Behavioural science 'key to procurement change' - Loseby

David Loseby of Suppeco tells the Supply Chain Digital show why behavioural science has a vital role to play in procurement digital transformation

We spoke to procurement and behavioural science expert David Loseby, who has recently taken up a role as Chief Behavioural Science Officer at Suppeco, a collaborative supplier relations platform. 

Loseby has 30 years’ experience at senior executive and director level, driving value and change through procurement, organisational transformation and change management. He has worked in both the private and public sectors including pharmaceuticals, banking, FMCG, manufacturing, consulting, retail, aerospace & defence, venture capital, healthcare (NHS) and local government.What follows is an edited version of that interview.

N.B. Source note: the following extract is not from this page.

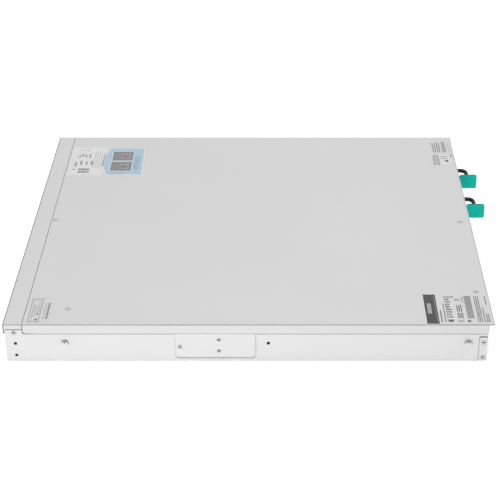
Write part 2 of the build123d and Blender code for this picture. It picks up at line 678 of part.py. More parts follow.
def supply_latch(x):
    """Release latch: upright thumb paddle outside, arm through the slot, pin in the lugs."""
    paddle = block(x + LATCH_X[0], x + LATCH_X[1], *LATCH_PADDLE, *LATCH_Z)
    paddle = fillet(paddle.edges().filter_by(Axis.X), 1.8)
    rim = paddle.faces().sort_by(Axis.X)[0].edges() + paddle.faces().sort_by(Axis.X)[-1].edges()
    paddle = fillet(rim, 0.6)
    pivot_x = x + LATCH_PIVOT[0]
    arm = block(pivot_x - 0.9, pivot_x + 0.9, LATCH_PIVOT[1], LATCH_PADDLE[0] + 2, *LATCH_ARM_Z)
    boss = rod_z(pivot_x, LATCH_PIVOT[1], *LATCH_ARM_Z, 1.25)
    pin = rod_z(pivot_x, LATCH_PIVOT[1], 11.0, 29.0, LATCH_PIN_R)
    return paddle + arm + boss + pin


def supply_board(x):
    """Circuit board with its contact tongue, transformer, choke and capacitors."""
    board = block(x - 33, x + 33, SUPPLY_FRONT + 4, back(446.0), *TONGUE_Z)
    board += block(x - 19.5, x + 19.5, back(288.0), SUPPLY_FRONT + 5, *TONGUE_Z)
    top = TONGUE_Z[1] - 0.2
    board += block(x - 26, x + 6, back(340.0), back(372.0), top, 34.0)
    board += block(x + 12, x + 30, back(332.0), back(360.0), top, 28.0)
    for cap_y in (back(392.0), back(418.0)):
        board += rod_z(x + 14, cap_y, top, 36.0, 11.0)
        board += block(x - 28, x - 24, cap_y - 11, cap_y + 11, top, 33.0)
    return board


def build_supplies():
    save("psu_cage", psu_cage())
    save("power_board", power_board())
    for number, x in enumerate(SUPPLY_PLACES, start=1):
        fan = (x + SUPPLY_FAN_X, SUPPLY_FAN_FRONT, SUPPLY_FAN_Z, SUPPLY_FAN_SIZE)
        save(f"supply_case_{number}", supply_case(x))
        save(f"supply_handle_{number}", supply_handle(x))
        save(f"supply_inlet_{number}", supply_inlet(x))
        save(f"supply_latch_{number}", supply_latch(x))
        save(f"supply_board_{number}", supply_board(x))
        save(f"supply_fan_frame_{number}", fan_frame(*fan))
        save(f"supply_fan_rotor_{number}", fan_rotor(*fan))


os.makedirs("parts", exist_ok=True)
build_case()
build_cover()
build_drives()
build_fans()
build_mainboard()
build_supplies()
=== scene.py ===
"""Looks of a one-unit rack storage server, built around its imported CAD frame.

Sizes are in millimetres, in the CAD model's frame; Builder turns them into metres.
"""
import json
import math
import random

import bmesh
import bpy
from mathutils import Matrix, Vector


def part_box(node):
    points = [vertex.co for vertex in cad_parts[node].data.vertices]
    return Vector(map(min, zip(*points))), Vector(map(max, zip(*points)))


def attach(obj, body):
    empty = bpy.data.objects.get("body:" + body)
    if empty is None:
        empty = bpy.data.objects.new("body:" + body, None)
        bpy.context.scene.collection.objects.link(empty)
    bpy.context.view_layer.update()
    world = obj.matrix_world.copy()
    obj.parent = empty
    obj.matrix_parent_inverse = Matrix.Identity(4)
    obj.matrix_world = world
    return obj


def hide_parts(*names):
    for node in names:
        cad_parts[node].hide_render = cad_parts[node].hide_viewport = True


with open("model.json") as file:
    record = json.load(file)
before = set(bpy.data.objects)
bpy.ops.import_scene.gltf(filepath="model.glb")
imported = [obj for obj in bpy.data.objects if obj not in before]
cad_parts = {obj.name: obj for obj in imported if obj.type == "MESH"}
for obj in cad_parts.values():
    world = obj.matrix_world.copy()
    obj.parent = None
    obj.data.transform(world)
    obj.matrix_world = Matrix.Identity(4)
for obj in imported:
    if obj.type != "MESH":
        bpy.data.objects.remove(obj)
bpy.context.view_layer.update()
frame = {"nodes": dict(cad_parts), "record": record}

MM = 0.001


def box_mm(node):
    """Lowest and highest corners of a CAD node."""
    return [[value / MM for value in corner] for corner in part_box(node)]


# ---- places, from the frame ----
LEFT_EDGE = box_mm("top_cover")[1][0]
COVER_TOP = box_mm("top_cover")[1][2]
COVER_REAR = box_mm("top_cover")[1][1]
FRONT_EDGE = box_mm("front_frame")[0][1]
WALL_OUT = box_mm("side_walls")[1][0]
PLATE_FACE = box_mm("side_plates")[1][0]
BOARD_TOP = box_mm("mainboard")[1][2]


def back(distance):
    """Y of a plane this far behind the front frame's leading edge."""
    return FRONT_EDGE + distance


def inward(distance):
    """X of a plane this far in from the cover's left edge, which is at the +X side."""
    return LEFT_EDGE - distance


# ---- as in the CAD: places on the side are (behind the front edge, height) ----
EAR_HOLES = [(11.05, 21.0), (11.05, 7.2)]
PLATE_HOLES = [(213.3, 26.2), (213.3, 13.1)]
STRIP_SCREW = (10.4, 33.7)
PLATE_SCREW = (174.4, 18.0)
BRACKET_SCREWS = [(476.6, 22.3), (476.6, 4.7)]
STUDS = [(60.3, 21.9), (461.1, 21.9)]
COVER_SCREWS = [(0.0, 23.4), (185.9, 61.2), (4.5, 474.8), (153.3, 474.1)]   # x, behind
STUD_NECK = (2.25, 2.2)      # radius, and how far out of the wall it ends
STUD_HEAD = (3.3, 3.39)      # the same two
STUD_DOT = (2.2, 0.9)        # painted shade dot: how far above the head's middle, and radius
SLOT_DEEP = 0.45             # cross slots of the side's and the cover's screws
EAR_HOLE_FLOOR = 1.19        # in from the wall's face, where a dark disc of painted shade lies in each front hole
FLANGE_LOW = 33.5            # lower edge of the cover's side flanges
STRIP_LIP_LOW = 38.4         # lower edge of the front strip's lips
SEAM = (18.9, 19.5)          # between strip and cover, behind the front edge
PLATE = (169.7, 249.9)       # side plate, behind the front edge
PLATE_LOW = 5.3
BRACKET = (472.2, 480.3)     # rear bracket, behind the front edge
BRACKET_TOP = 28.2
# corners of the painted shade line along a folded top edge: in from the side, down from the top
FOLD_SECTION = ((0.4, 0.42), (0.01, 0.26), (0.26, 0.01))
SHADE_RIM_THIN = 0.01              # rims of painted shade round screws and holes
MARK_THIN = 0.02             # lines of painted shade on the cover and the strip
LINE_THIN = 0.04             # soft lines of painted shade on the wall
LINE_PROUD = 0.06            # dark lines of painted shade on the wall


# ---------------------------------------------------------------- materials

def new_material(name):
    material = bpy.data.materials.new(name)
    material.use_nodes = True
    return material, material.node_tree.nodes, material.node_tree.links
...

Tell us a little of your background

I classify myself as a ‘pracademic’, as I'm a practitioner and an academic. I work with two universities on executive MBA programs, and am a visiting scholar at the University of East Anglia, as well as a professor of research impact in supply chain management at Leeds University Business School. 

My work is about making sure we define the connection between research and its applicability to business issues.

The reality is, we will achieve very little without understanding the behaviours, both of people and organisations. So I guess for me, that's that's that's the big the big thing really.

You’ve just joined Suppeco. Tell us about that

Suppeco is a digital platform for supplier relationship management and collaboration across all tiers of the supply chain. Behavioural science has a big role to play in digital transformation, which is what makes my new role of Chief Behavioural Science Officer at Suppeco so exciting. Being able to bring these two things together in real time should make a significant contribution to how well supply chains are run.

How does cognitive bias impact business decision making?

Whether we admit it or not, we all have an estimated 200 cognitive biases. There are many forms of biases, but the ones people usually have heard of is unconscious bias and confirmation bias. Bias is about wanting to hear only the things support a decision, or a direction of travel. Of course, the risk of this is you often come unstuck, especially when you combine these biases with personality traits and personal experiences – which behavioural science classes as ‘risks’ in behavioural science. 

This is why you get such different reactions to the same situation, and often, at board level, an idea will not gain traction because someone has not framed the language they use in the right way.